An introduction detailing what you are planning to model, who your team members are and what they have contributed to the project;
· Modeling section in which you give the system you are investigating and the modeling of your system, and the assumptions you are making. You will show the elemental equations, nodal equations, path (loop) equations, the state variables, sources, and the state variable equations and the matrix form of those equations. You will be expected to explain the expressions for the constants you use in your elemental equations—this should come from the simplifying assumptions you make.
· A results section in which you detail the numerical equations you will be using to solve the problem, the parameters you will be using in your equations and where those parameters have been obtained, the graphs of the state variables as a function of time, the outputs you want to find as a function of time;
· and finally a Discussion of your results.

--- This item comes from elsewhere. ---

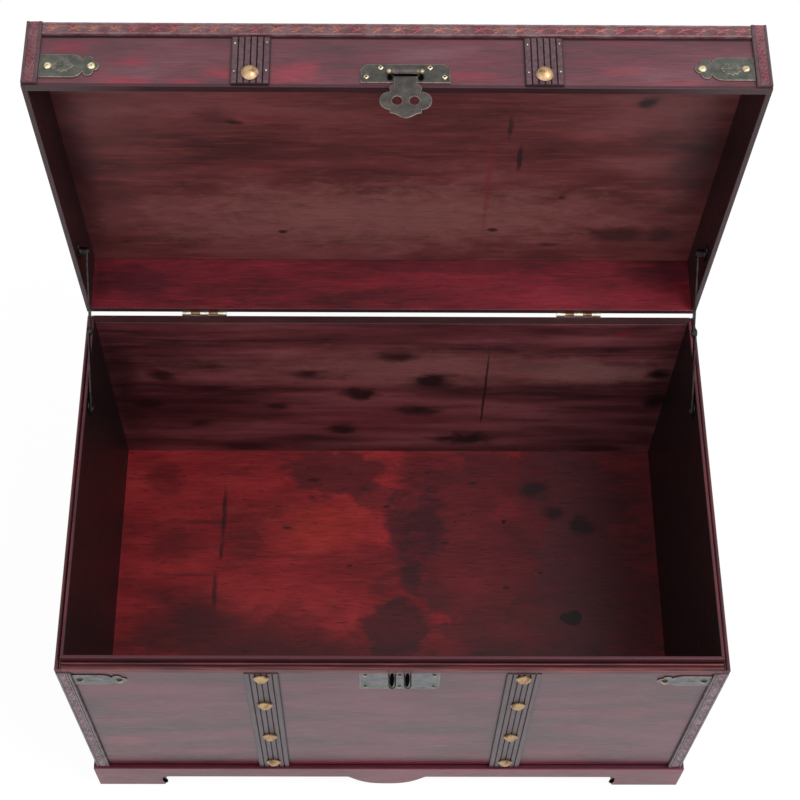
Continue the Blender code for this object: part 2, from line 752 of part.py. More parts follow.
def hinges(chest, lid):
    for side, name in SIDES:
        x = side * HINGE_X
        leaf("hinge_body_leaf_" + name, x, -1, PALE_BRASS, chest)
        leaf("hinge_lid_leaf_" + name, x, 1, PALE_BRASS, lid)
        span = (x - HINGE_LENGTH / 2, x + HINGE_LENGTH / 2)
        rod("hinge_pin_" + name, HINGE_PIN, span, HINGE_Y, HINGE_Z, PALE_BRASS, chest, sides=16)


def lid_boards(lid):
    span_x = (-LID_SIDE_X, LID_SIDE_X)
    wall_z = (LID_LOW, LID_WALL_TOP)
    inner_front = FRONT_Y + LID_FRONT_WALL
    inner_back = BACK_Y - LID_BACK_WALL
    top = block("lid_top", span_x, (FRONT_Y, BACK_Y), (LID_TOP - LID_TOP_THICK, LID_TOP), MAHOGANY, lid)
    soften(top, LID_EDGE_BEVEL)
    block("lid_front", span_x, (FRONT_Y, inner_front), wall_z, MAHOGANY, lid)
    block("lid_back", span_x, (inner_back, BACK_Y), wall_z, MAHOGANY, lid)
    for side, name in SIDES:
        span = sorted((side * LID_INNER_X, side * LID_SIDE_X))
        block("lid_side_" + name, span, (inner_front + GAP, inner_back - GAP), wall_z, MAHOGANY, lid)


def hasp(lid, flap_axis):
    """The hasp plate with its two ears, the ball-ended pin, and the flap rolled round the pin."""
    centre = (HASP_AXIS_Y, HASP_AXIS_Z)
    half = HASP_PLATE_WIDTH / 2
    low = LID_LOW + HASP_PLATE_LOW
    high = low + HASP_PLATE_HEIGHT
    face = [
        (HASP_X - half, low),
        (HASP_X + half, low),
        (HASP_X + half, high - HASP_CHAMFER),
        (HASP_X + half - HASP_CHAMFER, high),
        (HASP_X - half + HASP_CHAMFER, high),
        (HASP_X - half, high - HASP_CHAMFER),
    ]
    plate_front = HASP_PLATE_Y - SHEET
    plate = outline("hasp_plate", [face], "XZ", plate_front, HASP_PLATE_Y, AGED_BRASS, lid)
    root_y = HASP_PLATE_Y - SHEET / 2
    ear_shape = [
        (root_y, HASP_AXIS_Z - HASP_BARREL),
        *arc(centre, HASP_BARREL, 270, 90, 12),
        (root_y, HASP_AXIS_Z + HASP_BARREL),
    ]
    barrel_half = FLAP_NECK / 2 + GAP
    ear_inner = barrel_half + GAP
    for side, name in SIDES:
        span = sorted((HASP_X + side * ear_inner, HASP_X + side * (ear_inner + HASP_EAR)))
        loops = [ear_shape, circle(centre, HASP_BORE, 16)]
        join(plate, outline("hasp_ear_" + name, loops, "YZ", *span, parent=lid))
    ball_x = ear_inner + HASP_EAR + GAP + HASP_BALL
    pin = rod(
        "hasp_pin", HASP_PIN, (HASP_X - ball_x, HASP_X + ball_x), *centre, AGED_BRASS, lid, sides=16
    )
    for side, name in SIDES:
        shape = bmesh.new()
        bmesh.ops.create_uvsphere(shape, u_segments=12, v_segments=8, radius=HASP_BALL)
        join(pin, add_mesh("hasp_ball_" + name, shape, None, lid, (HASP_X + side * ball_x, *centre)))

    scallop = (FLAP_SCALLOP_X, -FLAP_SCALLOP_DROP)
    lobe = (FLAP_LOBE_X, -STAPLE_DROP)
    notch = crossing(scallop, FLAP_SCALLOP, lobe, FLAP_LOBE)
    neck = (FLAP_NECK / 2, scallop[1] + math.sqrt(FLAP_SCALLOP**2 - (FLAP_NECK / 2 - scallop[0]) ** 2))
    tip = []
    for step in range(OGEE_STEPS + 1):
        along = step / OGEE_STEPS
        fall = along - FLAP_OGEE * math.sin(2 * math.pi * along)
        drop = FLAP_SHOULDER_DROP + (FLAP_LENGTH - FLAP_SHOULDER_DROP) * fall
        tip.append(((FLAP_LOBE_X - FLAP_SHOULDER) * (1 - along), -drop))
    shoulder = (FLAP_LOBE_X - FLAP_SHOULDER, FLAP_SHOULDER - FLAP_SHOULDER_DROP)
    half_outline = [
        (FLAP_NECK / 2, 0.0),
        *arc(scallop, FLAP_SCALLOP, bearing(scallop, neck), bearing(scallop, notch), 6),
        *arc(lobe, FLAP_LOBE, bearing(lobe, notch), -90, 12)[1:],
        *arc(shoulder, FLAP_SHOULDER, 0, -90, 3),
        *tip[1:],
    ]
    loops = [mirrored(half_outline)]
    for side in (-1, 1):
        loops.append(circle((side * STAPLE_SPACING / 2, -STAPLE_DROP), STAPLE_HOLE, 24))
    loops = [[(HASP_X + u, HASP_AXIS_Z + v) for u, v in loop] for loop in loops]
    sheet = (HASP_AXIS_Y - FLAP_SHEET / 2, HASP_AXIS_Y + FLAP_SHEET / 2)
    flap = outline("hasp_flap", loops, "XZ", *sheet, AGED_BRASS, flap_axis)
    span = (HASP_X - barrel_half, HASP_X + barrel_half)
    join(flap, rod("flap_barrel", HASP_BARREL, span, *centre, parent=flap_axis))
    bore = (HASP_X - barrel_half - OVERCUT, HASP_X + barrel_half + OVERCUT)
    cut(flap, rod("flap_bore", HASP_BORE, bore, *centre, parent=flap_axis, sides=16))


def slot_loop(centre, reach, radius):
    """An outline with round ends, from the centre to a point at reach (u, v) from it."""
    u, v = centre
    turn = math.degrees(math.atan2(reach[1], reach[0]))
    start = arc(centre, radius, turn + 90, turn + 270, 8)
    return start + arc((u + reach[0], v + reach[1]), radius, turn - 90, turn + 90, 8)


def stay(side, name, chest, lid, lower_axis, upper_axis):
    """A folding stay: a bracket on the wall, two riveted links, and a bracket in the lid."""
    body_pivot = (STAY_BODY_Y, STAY_BODY_Z)
    lid_pivot = (STAY_LID_Y, STAY_LID_Z)
    plate_x = INNER_SIDE_X - GAP
    lower_x = plate_x - STAY_SHEET - GAP
    upper_x = lower_x - STAY_LINK - GAP

    def layer(outer, thick):
        return tuple(sorted((side * outer, side * (outer - thick))))

    def bracket(bracket_name, outer, pivot, reach, link_x, boss, parent):
        start = (pivot[0] - reach[0] / 2, pivot[1] - reach[1] / 2)
        loop = slot_loop(start, reach, STAY_HALF)
        made = outline(bracket_name, [loop], "YZ", *layer(outer, STAY_SHEET), STEEL, parent)
        root = outer - STAY_SHEET / 2
        if boss:
            collar = layer(root, root - link_x - GAP)
            join(made, rod(bracket_name + "_boss", STAY_BOSS, collar, *pivot, parent=parent))
        head_x = link_x - STAY_LINK - GAP
        shank = layer(root, root - head_x + STAY_HEAD_THICK / 2)
        join(made, rod(bracket_name + "_shank", STAY_PIN, shank, *pivot, parent=parent, sides=16))
        head = layer(head_x, STAY_HEAD_THICK)
        join(made, rod(bracket_name + "_head", STAY_HEAD, head, *pivot, parent=parent, sides=16))

    def link(link_name, outer, pivot, rivet_x, parent):
        reach = (STAY_LENGTH, 0.0)
        hole = circle(pivot, STAY_PIN + GAP, 16)
        loops = [slot_loop(pivot, reach, STAY_HALF), hole]
        made = outline(link_name, loops, "YZ", *layer(outer, STAY_LINK), STEEL, parent)
        knuckle = (pivot[0] + STAY_LENGTH, pivot[1])
        head = layer(*rivet_x)
        join(made, rod(link_name + "_rivet", STAY_HEAD, head, *knuckle, parent=parent, sides=16))

    body_reach = (0.0, STAY_PLATE - 2 * STAY_HALF)
    bracket("stay_body_bracket_" + name, plate_x, body_pivot, body_reach, lower_x, False, chest)
    lid_reach = (STAY_PLATE - 2 * STAY_HALF, 0.0)
    lid_plate_x = LID_INNER_X - GAP
    bracket("stay_lid_bracket_" + name, lid_plate_x, lid_pivot, lid_reach, upper_x, True, lid)
    half = STAY_LINK / 2
    outboard = (lower_x + STAY_HEAD_THICK, STAY_HEAD_THICK + half)
    link("stay_lower_link_" + name, lower_x, body_pivot, outboard, lower_axis)
    inboard = (upper_x - half, STAY_HEAD_THICK + half)
    link("stay_upper_link_" + name, upper_x, lid_pivot, inboard, upper_axis)


def build():
    chest = axis("storage_chest_origin", (0.0, 0.0, 0.0))
    lid = axis("lid_axis", (0.0, HINGE_Y, HINGE_Z), chest)
    flap_axis = axis("hasp_flap_axis", (HASP_X, HASP_AXIS_Y, HASP_AXIS_Z), lid)
    groove = floor_panel(chest)
    front_panel(chest, groove)
    back_panel(chest, groove)
    for side, name in SIDES:
        side_panel(side, name + "_side_panel", chest, groove)
    rims(chest)
    plinth(chest)
    lid_boards(lid)
    trim(chest, lid)
    straps(chest, lid)
    striker(chest)
    hasp(lid, flap_axis)
    hinges(chest, lid)
    lower_turn = math.atan2(STAY_RISE, STAY_RUN)
    turns = {lid: -LID_OPEN, flap_axis: FLAP_DROOP}
    for side, name in SIDES:
        lower = axis("stay_lower_axis_" + name, (side * INNER_SIDE_X, STAY_BODY_Y, STAY_BODY_Z), chest)
        upper = axis("stay_upper_axis_" + name, (side * INNER_SIDE_X, STAY_LID_Y, STAY_LID_Z), lid)
        stay(side, name, chest, lid, lower, upper)
        turns[lower] = lower_turn
        turns[upper] = lower_turn + math.pi + LID_OPEN
    for joint, turn in turns.items():
        joint.rotation_euler.x = turn
    chest.location.y = -ORIGIN_Y


for leftover in list(bpy.data.objects):
    bpy.data.objects.remove(leftover)
PARTS = collection("storage_chest")
CUTTERS = collection("cutters")
build()
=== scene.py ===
"""Looks of the wooden storage chest.

Metres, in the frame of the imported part: +Z up, front towards -Y, origin on the ground under the
middle of the open chest. Every new piece is a surface worked out with numpy. Pieces of the lid are
worked out as if the lid were shut, and then turned open about the hinge line.
"""

import json
import math

import bpy
import numpy as np
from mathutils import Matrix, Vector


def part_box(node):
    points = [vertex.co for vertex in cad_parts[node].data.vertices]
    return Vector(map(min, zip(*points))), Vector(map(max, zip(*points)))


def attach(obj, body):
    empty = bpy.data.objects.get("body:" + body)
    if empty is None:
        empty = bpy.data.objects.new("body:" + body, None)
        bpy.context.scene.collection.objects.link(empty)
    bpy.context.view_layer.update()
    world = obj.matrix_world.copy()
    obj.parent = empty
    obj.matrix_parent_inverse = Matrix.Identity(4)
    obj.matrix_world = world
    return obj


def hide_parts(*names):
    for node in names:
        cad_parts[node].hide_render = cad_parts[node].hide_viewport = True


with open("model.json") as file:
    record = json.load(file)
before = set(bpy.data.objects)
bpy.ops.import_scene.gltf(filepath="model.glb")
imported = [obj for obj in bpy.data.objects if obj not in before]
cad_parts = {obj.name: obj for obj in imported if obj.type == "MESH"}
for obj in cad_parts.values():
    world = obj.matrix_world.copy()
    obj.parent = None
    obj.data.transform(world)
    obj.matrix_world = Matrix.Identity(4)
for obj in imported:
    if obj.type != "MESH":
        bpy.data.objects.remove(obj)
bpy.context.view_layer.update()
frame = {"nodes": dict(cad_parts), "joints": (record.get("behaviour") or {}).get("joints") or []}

LID_HINGE = next(joint for joint in frame["joints"] if joint["name"] == "lid_hinge")
HASP_PIVOT = next(joint for joint in frame["joints"] if joint["name"] == "hasp_pivot")
HINGE_Y, HINGE_Z = LID_HINGE["pos_m"][1:]
LID_OPEN = math.radians(LID_HINGE["range_deg"][1])
SIDES = ((-1, "left"), (1, "right"))


def turned(points, angle):
    """Points turned about the hinge line, which runs along X: a plane rotation of y and z."""
    points = np.array(points, float)
    back, up = points[..., 1] - HINGE_Y, points[..., 2] - HINGE_Z
    points[..., 1] = HINGE_Y + math.cos(angle) * back + math.sin(angle) * up
    points[..., 2] = HINGE_Z - math.sin(angle) * back + math.cos(angle) * up
    return points


def opened(points):
    """Points of the shut lid, turned to where they are when the lid stands open."""
    return turned(points, LID_OPEN)


def shut_box(node):
    """Lowest and highest corners that a node of the lid has when the lid is shut."""
    mesh = frame["nodes"][node].data
    points = np.empty(len(mesh.vertices) * 3)
    mesh.vertices.foreach_get("co", points)
    points = turned(points.reshape(-1, 3), -LID_OPEN)
    return points.min(0), points.max(0)


# Faces that carry fittings, and the lines that they are set out from
BAND_LOW, BAND_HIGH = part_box("band_right")
BAND_X = (BAND_LOW[0] + BAND_HIGH[0]) / 2
BAND_WIDTH = BAND_HIGH[0] - BAND_LOW[0]
LID_BAND_LOW, LID_BAND_HIGH = shut_box("lid_band_right")
STRAP_LOW, STRAP_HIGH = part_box("corner_strap_right")
LID_STRAP_LOW, LID_STRAP_HIGH = shut_box("lid_strap_right")
STRAP_Z = (STRAP_LOW[2] + STRAP_HIGH[2]) / 2
LID_STRAP_Z = (LID_STRAP_LOW[2] + LID_STRAP_HIGH[2]) / 2
STRIKER_LOW, STRIKER_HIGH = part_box("striker_plate")
STRIKER_X = (STRIKER_LOW[0] + STRIKER_HIGH[0]) / 2
HASP_LOW, HASP_HIGH = shut_box("hasp_plate")
HASP_X = (HASP_LOW[0] + HASP_HIGH[0]) / 2
PIN_Y, PIN_Z = HASP_PIVOT["pos_m"][1:]
PLINTH_LOW, PLINTH_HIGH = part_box("plinth_front")
RIM_LOW, RIM_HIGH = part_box("rim_front")
PANEL_LOW, PANEL_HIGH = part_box("front_panel")
FLOOR_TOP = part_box("floor_panel")[1][2]
BACK_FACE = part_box("back_panel")[0][1]
LID_PANEL_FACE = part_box("lid_top")[0][1]
LID_LOW_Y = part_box("lid_front")[0][1]
INNER_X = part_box("right_side_panel")[0][0]
LID_INNER_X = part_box("lid_side_right")[0][0]

# The hasp plate's box starts at its ears, so its face is taken from the straps, of the same sheet
HASP_FACE = LID_STRAP_LOW[1]
SHEET = 0.001

# Domed nails: how far they rise, the radius of their shank, and how far they stand off the band
DOME_RISE = 0.0050
LID_DOME_RISE = 0.0049
DOME_SHANK = 0.0016
DOME_STAND = 0.0003

# Small heads that the solids leave out, each with its radius and its rise
STRAP_NAIL = (0.0034, 0.0022)
LID_STRAP_NAIL = (0.0036, 0.0022)
STRIKER_NAIL = (0.0021, 0.0016)
HASP_NAIL = (0.0019, 0.0008)
BRAD = (0.0007, 0.0004)
SCREW = (0.0026, 0.0009)
FOOT_EYE = (0.0030, 0.0006)
RIM_NAIL = (0.0009, 0.0005)
LOBE_NAIL = (0.0008, 0.0003)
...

Also discuss the step-size you use and its effect on the accuracy of the results
· What have you learned from the project and what would you suggest for future work to understand the results more fully.
You will need to vary at least 3 parameters to see the effect of parameter variation on your solutions. Your discussion section should be in depth—how each parameter change affects the overall results. All graphs should be properly labeled (units, what are the parameters tested).
Additional to the parameter variations above, you will be expected to vary the source variables.
In all your projects you probably have one source (maybe more). Please take one of the sources in the form A + B sin(omega*t) where A is the amplitude of the source strength and B is the variation in the source strength and omega is the frequency of the variation. Please vary at least two of these variables; for instance you can take B as being 0.1 A, 0.3 A; or omega as being some value between 0.5 pi to 2 pi.